Jay Rosen and Clay Shirky both have excellent analyses of the Brisbane controversy — which, as they point out, sparked such intense reaction because it captured and inflamed long-standing anger toward media outlets for mindlessly amplifying statements without examining whether they’re true. As Stephen Colbert put it in his still-extraordinary 2006 speech at the White House Correspondents’ Dinner: “But, listen, let’s review the rules. Here’s how it works. The President makes decisions. He’s the decider. The press secretary announces those decisions, and you people of the press type those decisions down. Make, announce, type. Just put ‘em through a spell check and go home.” While reporters typically react with fury over the suggestion that they are stenographers, Brisbane was essentially posting that this is all they are, and then earnestly wondering aloud whether they should be anything more than that, as though it was some sort of exotic or edgy suggestion.

That most reporters faithfully follow the stenographer model — uncritically writing down what people say and then leaving it at that — is so obvious that it’s hardly worth the effort to demonstrate it. There are important exceptions to this practice even at the most establishment media outlets, where diligent andintrepid investigative journalism exposes the secret corruption of the most powerful. But by and large, most establishment news coverage consists of announcing that someone or other has made some claim, then (at most) adding that someone else has made a conflicting claim, and then walking away. This isn’t merely the practice of journalists; rather, as Rosen points out, it’s virtually their religion. They simply do not believe that reporting facts is what they should be doing. Recall David Gregory’s impassioned defense of the media’s behavior in the lead-up to the Iraq War, when he rejected complaints that journalists failed to document falsehoods from Bush officials because “it’s not our role“ and then sneered that only an ideologue would want them to do so (shortly thereafter, NBC named Gregory the new host of Meet the Press).
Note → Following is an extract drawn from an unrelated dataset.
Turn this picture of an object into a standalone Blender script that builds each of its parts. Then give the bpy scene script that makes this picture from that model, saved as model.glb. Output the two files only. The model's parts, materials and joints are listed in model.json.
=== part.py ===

Literally every day, one finds major news stories that consist of little more than the uncritical conveying of official claims, often protected by journalists not only from critical scrutiny but — thanks to the shield of anonymity they subserviently extend — from all forms of accountability. Just to take one highly illustrative example from last week, the NYT published an article by Eric Schmitt based almost entirely on the assertions of anonymous officials, announcing that “a nearly two-month lull in American drone strikes in Pakistan has helped embolden Al Qaeda and several Pakistani militant factions to regroup, increase attacks against Pakistani security forces and threaten intensified strikes against allied forces in Afghanistan.” No criticisms of drone attacks were included. Three days later, the U.S. resumed drone attacks, after which the same Eric Schmitt immediately ran to inform us, citing Reuters, that the drone strike killed “at least three militants” (as always, “militant” in American media discourse means: any person who dies when an American missile shot from a drone detonates).